Questa stessa Corte (Cass. 2/04/2015, n. 6743) ha già infatti modo di precisare, sebbene in una fattispecie alla quale la disposizione non era applicabile, che per <<atti di (…) contenzioso>> debbono intendersi gli atti del processo, perché, nell’impreciso lessico della legge delega n. 23 del 2014 (alla cui stregua, come è noto, deve procedersi nell’interpretazione dei decreti legislativi di attuazione), si intende per <<contenzioso tributario>> il <<processo tributario>> e la <<tutela giurisdizionale>> (espressioni usate promiscuamente nella rubrica e nel testo dell’art. 10 della legge di delegazione) e che la norma intende limitare (per il periodo da essa previsto) gli effetti dell’estinzione societaria previsti dal codice civile, mantenendo parzialmente per la società una capacità e soggettività (anche processuali) altrimenti inesistenti, al <<solo>> fine di garantire (per il medesimo periodo) l’efficacia dell’attività (sostanziale e processuale) degli enti legittimati a richiedere tributi o contributi.
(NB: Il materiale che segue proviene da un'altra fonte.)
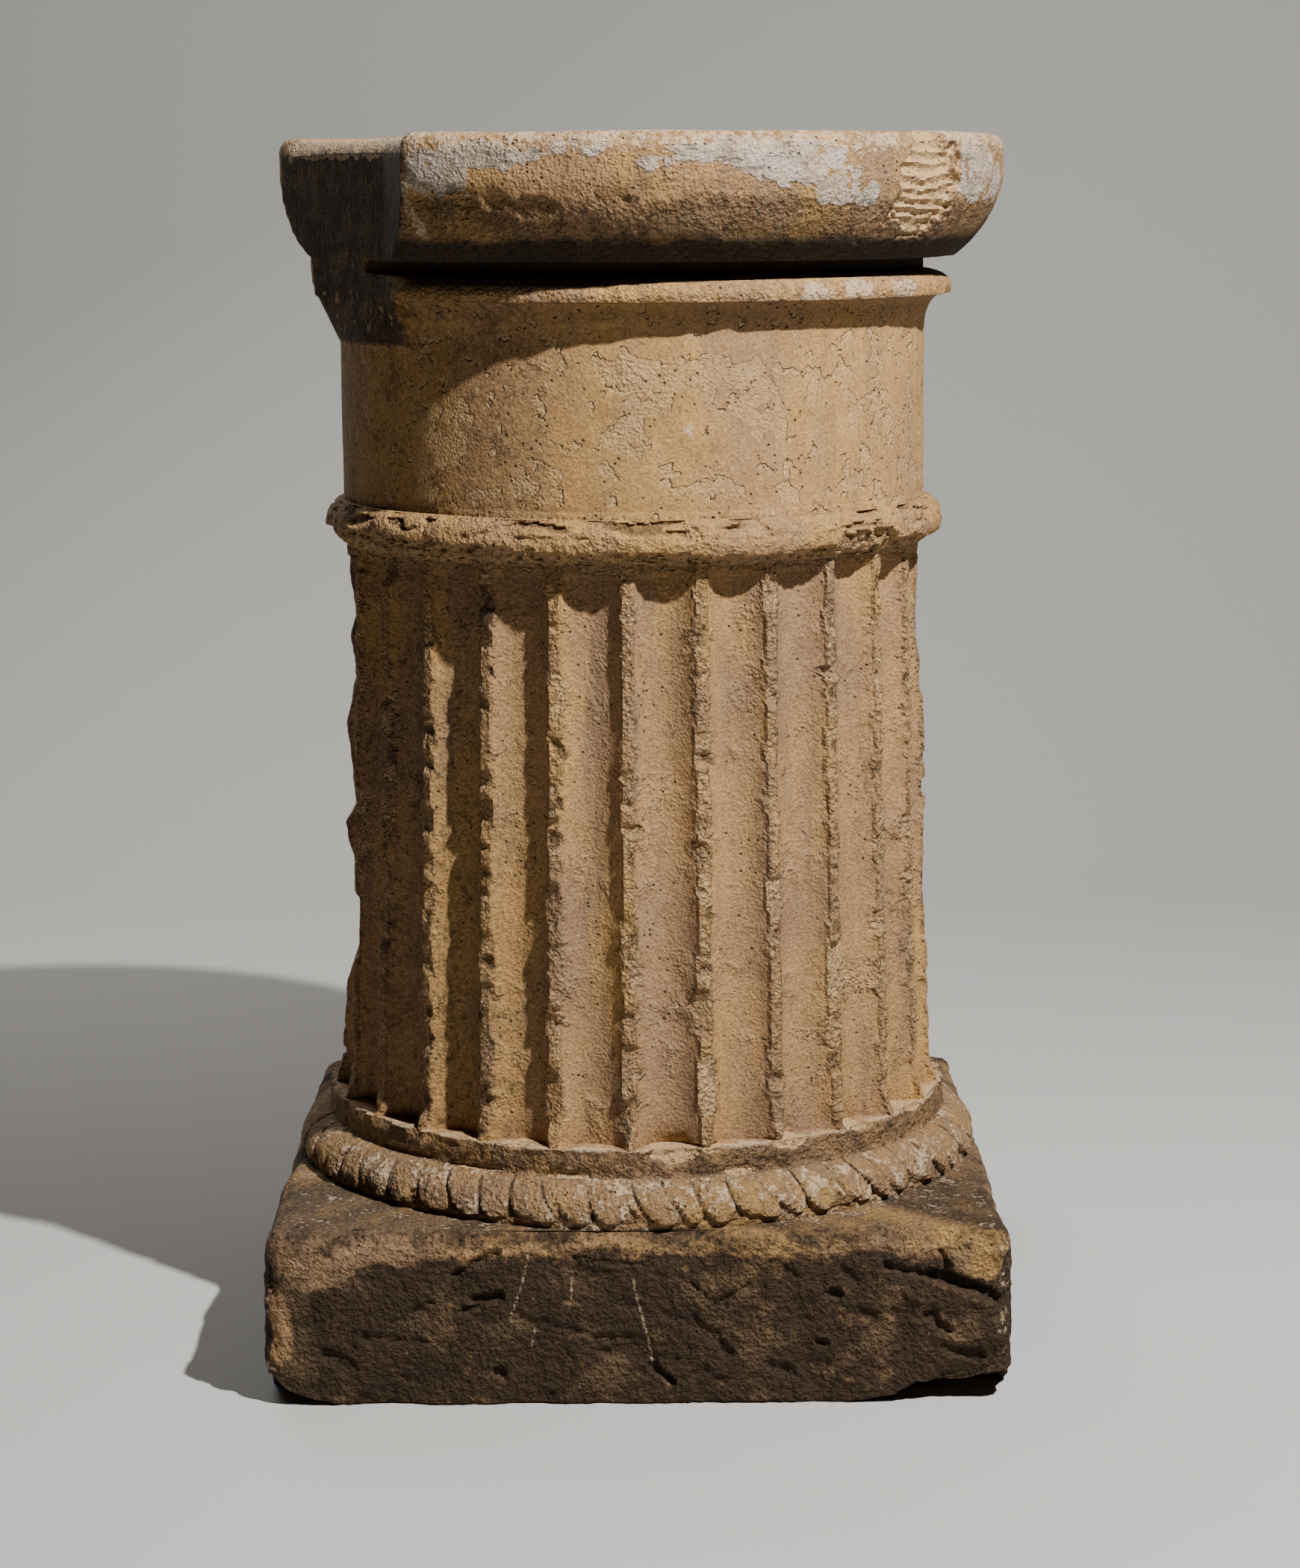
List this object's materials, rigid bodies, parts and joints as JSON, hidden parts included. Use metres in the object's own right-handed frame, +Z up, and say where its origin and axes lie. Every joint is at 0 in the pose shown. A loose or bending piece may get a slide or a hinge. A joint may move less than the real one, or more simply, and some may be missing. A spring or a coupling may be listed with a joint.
{
  "type": "short fluted stone column with leaf-carved base and square plinth",
  "caption": "Short carved stone column with a round Doric-type capital, plain neck, fluted shaft, leaf moulding and square plinth, one worn and chipped block.",
  "frame": {"origin": "middle of the plinth's underside, on the column's axis", "axes": "+Z up along the column's axis, -Y towards the front seen in the picture, +X to the viewer's right"},
  "size_m": [0.5608, 0.568, 0.919],
  "materials": {
    "carved_stone": "weathered warm tan stone with tooled, pecked and chipped surfaces"
  },
  "bodies": {
    "root": {"column": "carved_stone"}
  },
  "joints": []
}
2.7. Alla luce di tali considerazioni, i risultati cui si perviene in termini di legittimazione sono diversi da quelli relativi all’applicazione dell’art. 2495 cod. civ.; la società conserva la legittimazione attiva; il liquidatore è legittimato e gli ex soci devono considerarsi privi di legittimazione.

3. Ciò comporta che nel caso di specie, il liquidatore (che, secondo quanto emerge dal ricorso, deve ritenersi aver agito per la società) è da ritenersi legittimato; poiché gli ex soci avevano già perso la rappresentanza della società a seguito della cancellazione, e tale fatto era già avvenuto prima della proposizione dell’appello, essi non erano legittimati ad appellare; si deve precisare che trattasi di questione rilevabile di ufficio (Cass. 23/03/2016, n. 5736; Cass. 19/09/2019, n. 23365), che determina la cassazione della sentenza impugnata perché l’appello non poteva essere proposto (ai sensi dell’art. 382, terzo comma, cod. proc. civ.).

Pertanto, nei confronti di G.L. e P. B., la sentenza va cassata, senza rinvio, risultando una causa di inammissibilità dell’appello.

Il ricorso va invece deciso nel merito quanto alle doglianze proposte per la società dal liquidatore.

4. Al riguardo, contrariamente a quanto presupposto dai ricorrenti, l’art. 12 dello Statuto del contribuente non impone all’Amministrazione accertatrice alcun obbligo generalizzato di specifica motivazione circa le controdeduzioni eventualmente presentate dal contribuente a seguito di accessi, ispezioni o verifiche (Cass. 26/09/2019, n. 23840).

Premesso che la mancata trascrizione delle osservazioni non consente di valutare l’esistenza o meno del loro apprezzamento, nel senso qui ribadito questa Corte si è già pronunciata (Cass. 31/03/2017, n. 8378, in un caso nel quale l’avviso impugnato non aveva dato neppure atto dell’avvenuta presentazione di memorie ai sensi dell’art. 12, comma 7, della l. n. 212 del 2000; nonché Cass. 24/02/2016, n. 3583, che ha chiarito e ribadito che l’obbligo di motivazione specifica in ordine a deduzioni o allegazioni del contribuente costituisce ipotesi di nullità dell’avviso di accertamento solo nei casi in cui tale sanzione è espressamente prevista; e che detta sanzione non può essere ipotizzata neppure sulla scorta dell’art.42 d.P.R. n. 600 del 1973).

Il ricorso di L.B. nella qualità di liquidatore della Kondorterch va quindi respinto.

5. Le spese dei giudizi di merito sono compensate in ragione della novità della questione mentre quello del giudizio di legittimità seguono la soccombenza e sono liquidate come in dispositivo.

P.Q.M.

Rigetta il ricorso di L.B. quale liquidatore della K. s.r.l.; cassa senza rinvio la sentenza impugnata nei confronti di P. B. e G.S.;

compensa le spese dei giudizi di merito;

condanna parte ricorrente al pagamento delle spese di lite in favore dell’Agenzia delle entrate, spese che liquida in euro 4.100,00 oltre spese prenotate a debito.

Ai sensi dell’art. 13, comma 1 quater, del d.P.R. n. 115 del 2002, dà atto della sussistenza dei presupposti per il versamento, dalla parte ricorrente, dell’ulteriore importo a titolo di contributo unificato pari a quello dovuto per il ricorso principale, a norma del comma 1 bis dello stesso art. 13, se dovuto.